THE REQUEST: The listing below should be copied in full, word for word.

DATA PROVIDED:
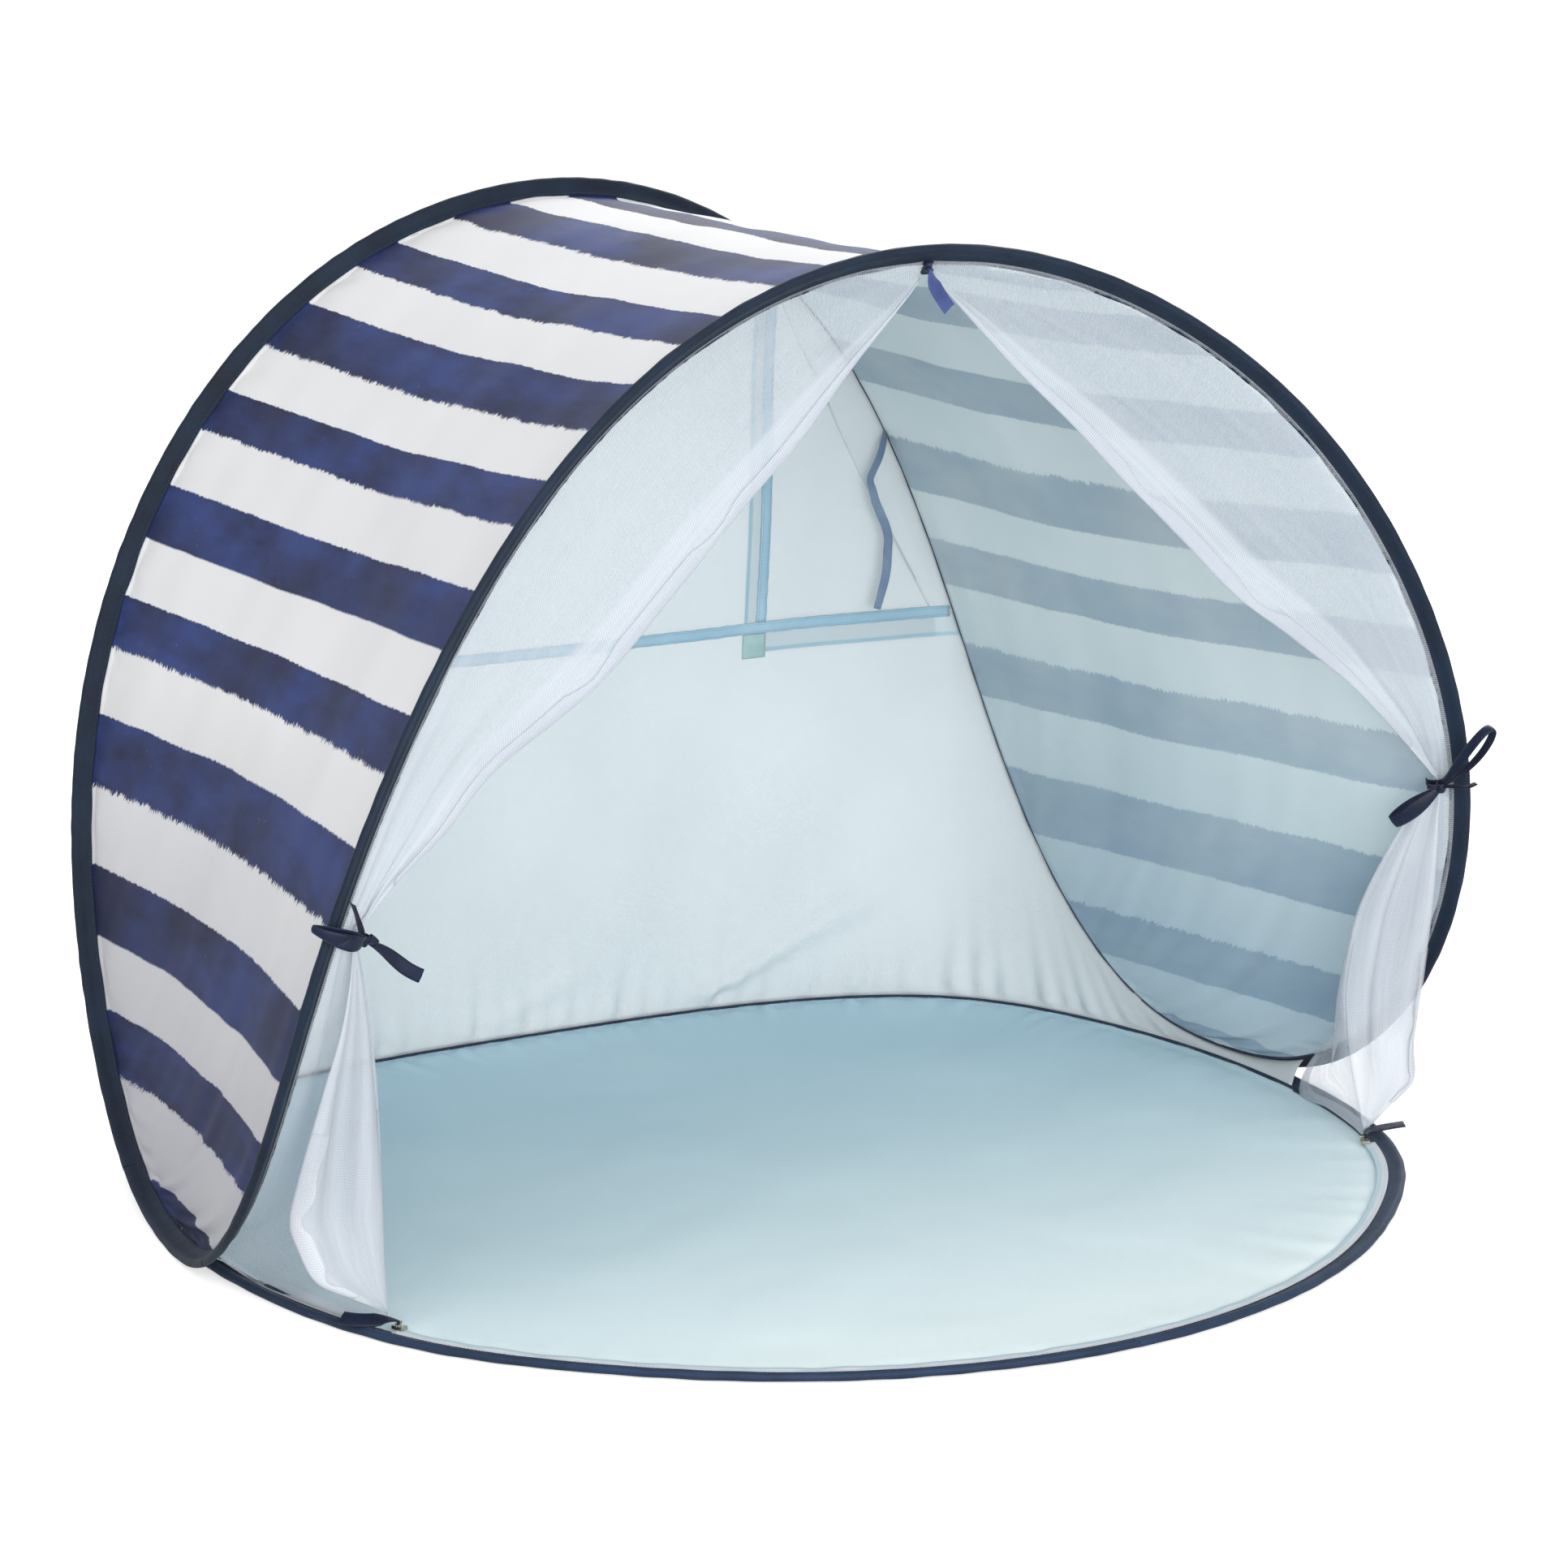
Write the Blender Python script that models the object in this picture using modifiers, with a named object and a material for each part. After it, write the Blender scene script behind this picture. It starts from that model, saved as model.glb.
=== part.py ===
"""Pop-up beach tent for a small child: two sprung wire hoops in fabric sleeves.

The canopy hoop is one closed ring bent into a saddle. It touches the ground at two tips and its two
arches carry the canopy panel. The floor hoop lies flat and holds the floor panel. A back wall with two
vents closes the rear, and a net door, tied back on both sides, closes the front.
X is the width, -Y is the open front, +Z is up, and the ground is at Z = 0. Lengths are in metres.
"""

import math

import bmesh
import bpy
import numpy as np
from mathutils import Vector

# Canopy hoop, measured to the centre of its wire
CANOPY_HALF_WIDTH = 0.572
CANOPY_RISE = 0.826
FRONT_LEAN = 0.348
BACK_LEAN = 0.370
TIP_LINE_Y = 0.100
# Right half of the hoop from the front apex over the ground tip to the back apex: shares of the half
# width, of the lean forward (negative) or back (positive) of the tip line, and of the rise
CANOPY_HOOP_SHARES = (
    (0.000, -0.885, 0.988),
    (0.302, -0.908, 0.946),
    (0.587, -0.963, 0.823),
    (0.815, -1.000, 0.624),
    (0.958, -0.937, 0.380),
    (1.000, -0.698, 0.148),
    (0.980, -0.270, 0.012),
    (0.9585, 0.000, 0.000),
    (0.936, 0.249, 0.016),
    (0.890, 0.697, 0.172),
    (0.822, 0.957, 0.433),
    (0.661, 1.000, 0.712),
    (0.378, 0.935, 0.923),
    (0.000, 0.892, 1.000),
)
CANOPY_TIP_ROW = 7
HOOP_HEART_SHARE = 0.42

# Floor hoop, measured to the centre of its wire; it stands in from the canopy hoop's widest place
FLOOR_INSET = 0.032
FLOOR_HALF_WIDTH = CANOPY_HALF_WIDTH - FLOOR_INSET
FLOOR_FRONT_DEPTH = 0.580
FLOOR_BACK_DEPTH = 0.440
FLOOR_WIDEST_Y = 0.070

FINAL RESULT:
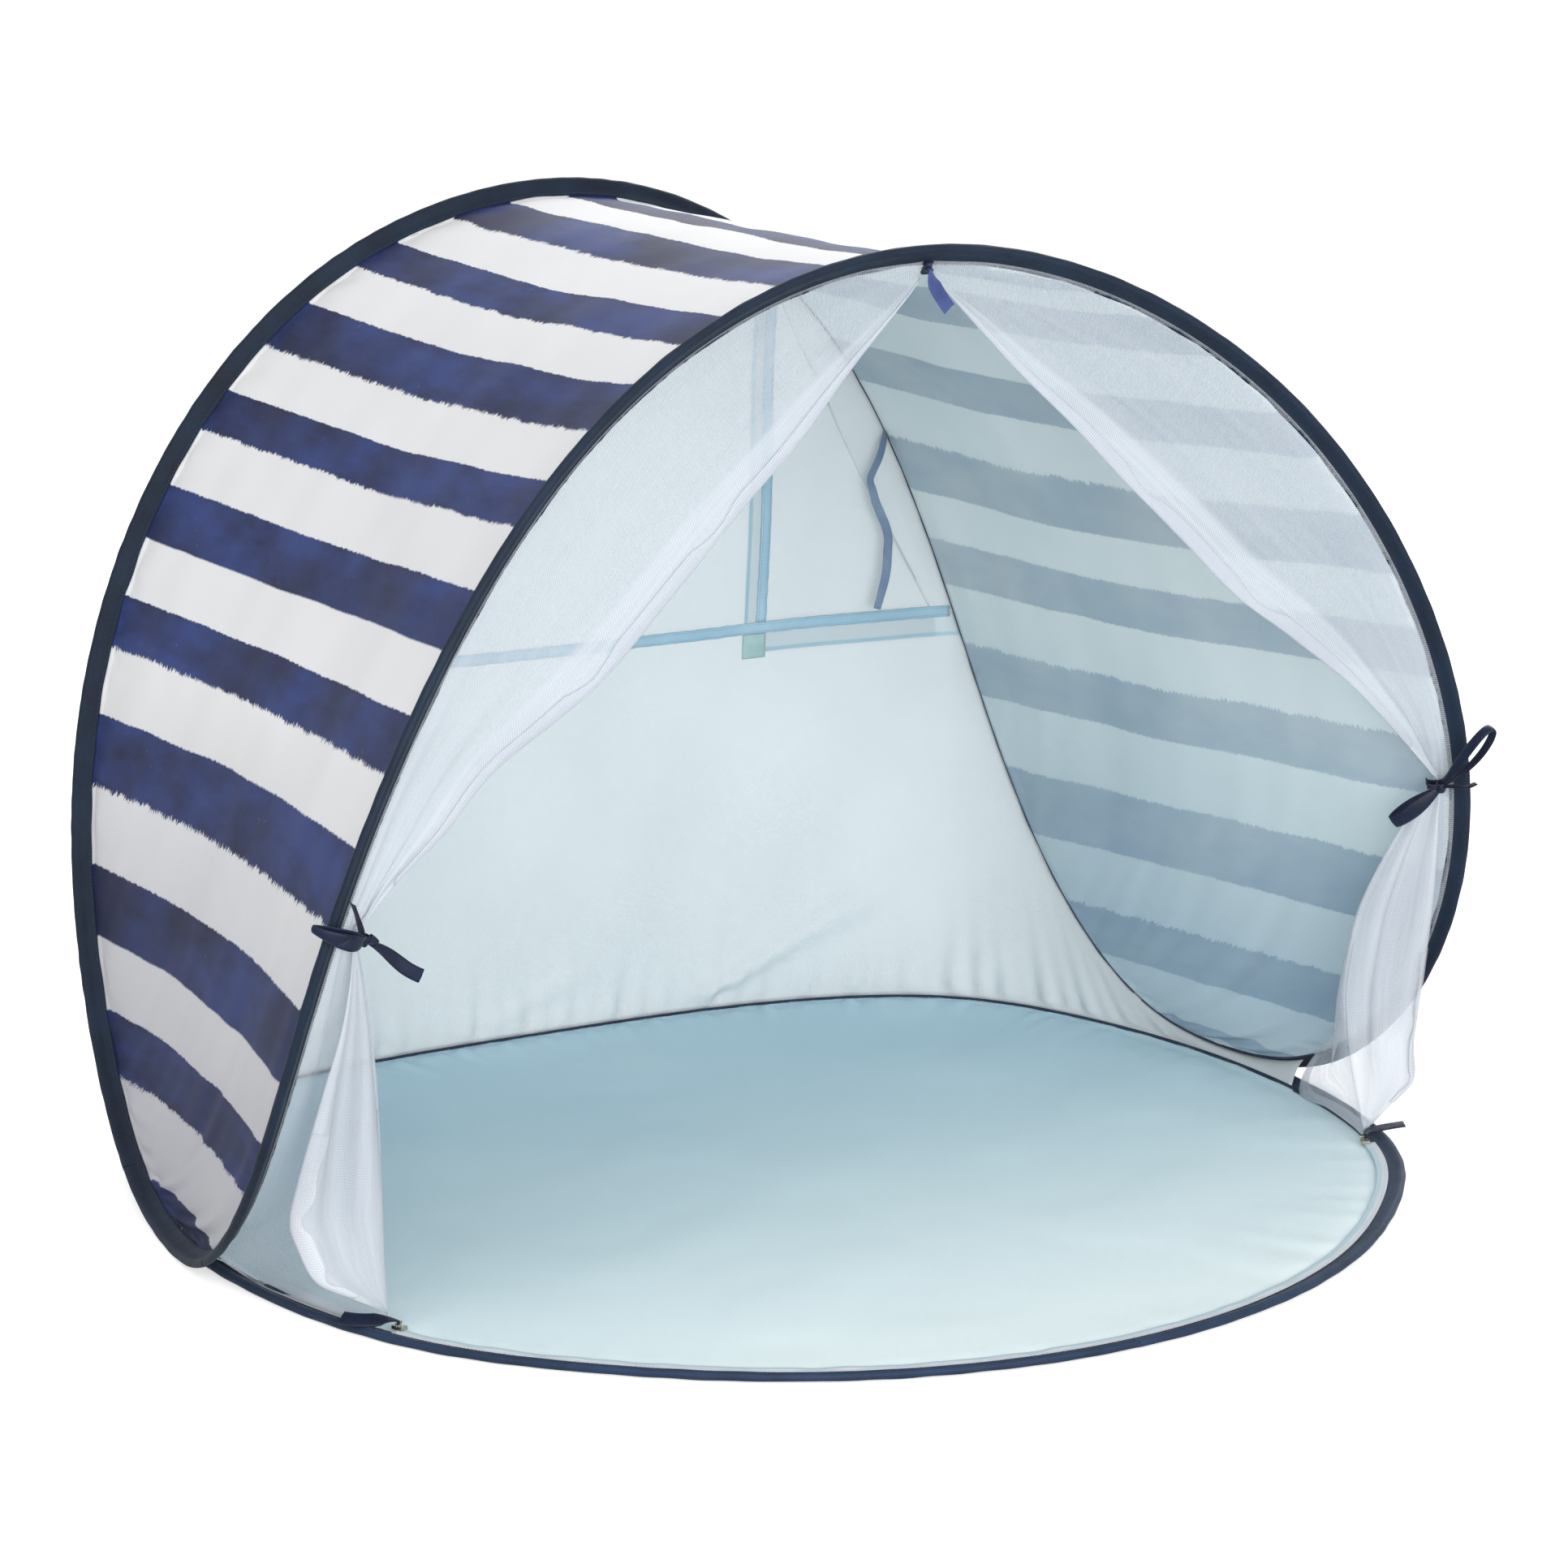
Write the Blender Python script that models the object in this picture using modifiers, with a named object and a material for each part. After it, write the Blender scene script behind this picture. It starts from that model, saved as model.glb.
=== part.py ===
"""Pop-up beach tent for a small child: two sprung wire hoops in fabric sleeves.

The canopy hoop is one closed ring bent into a saddle. It touches the ground at two tips and its two
arches carry the canopy panel. The floor hoop lies flat and holds the floor panel. A back wall with two
vents closes the rear, and a net door, tied back on both sides, closes the front.
X is the width, -Y is the open front, +Z is up, and the ground is at Z = 0. Lengths are in metres.
"""

import math

import bmesh
import bpy
import numpy as np
from mathutils import Vector

# Canopy hoop, measured to the centre of its wire
CANOPY_HALF_WIDTH = 0.572
CANOPY_RISE = 0.826
FRONT_LEAN = 0.348
BACK_LEAN = 0.370
TIP_LINE_Y = 0.100
# Right half of the hoop from the front apex over the ground tip to the back apex: shares of the half
# width, of the lean forward (negative) or back (positive) of the tip line, and of the rise
CANOPY_HOOP_SHARES = (
    (0.000, -0.885, 0.988),
    (0.302, -0.908, 0.946),
    (0.587, -0.963, 0.823),
    (0.815, -1.000, 0.624),
    (0.958, -0.937, 0.380),
    (1.000, -0.698, 0.148),
    (0.980, -0.270, 0.012),
    (0.9585, 0.000, 0.000),
    (0.936, 0.249, 0.016),
    (0.890, 0.697, 0.172),
    (0.822, 0.957, 0.433),
    (0.661, 1.000, 0.712),
    (0.378, 0.935, 0.923),
    (0.000, 0.892, 1.000),
)
CANOPY_TIP_ROW = 7
HOOP_HEART_SHARE = 0.42

# Floor hoop, measured to the centre of its wire; it stands in from the canopy hoop's widest place
FLOOR_INSET = 0.032
FLOOR_HALF_WIDTH = CANOPY_HALF_WIDTH - FLOOR_INSET
FLOOR_FRONT_DEPTH = 0.580
FLOOR_BACK_DEPTH = 0.440
FLOOR_WIDEST_Y = 0.070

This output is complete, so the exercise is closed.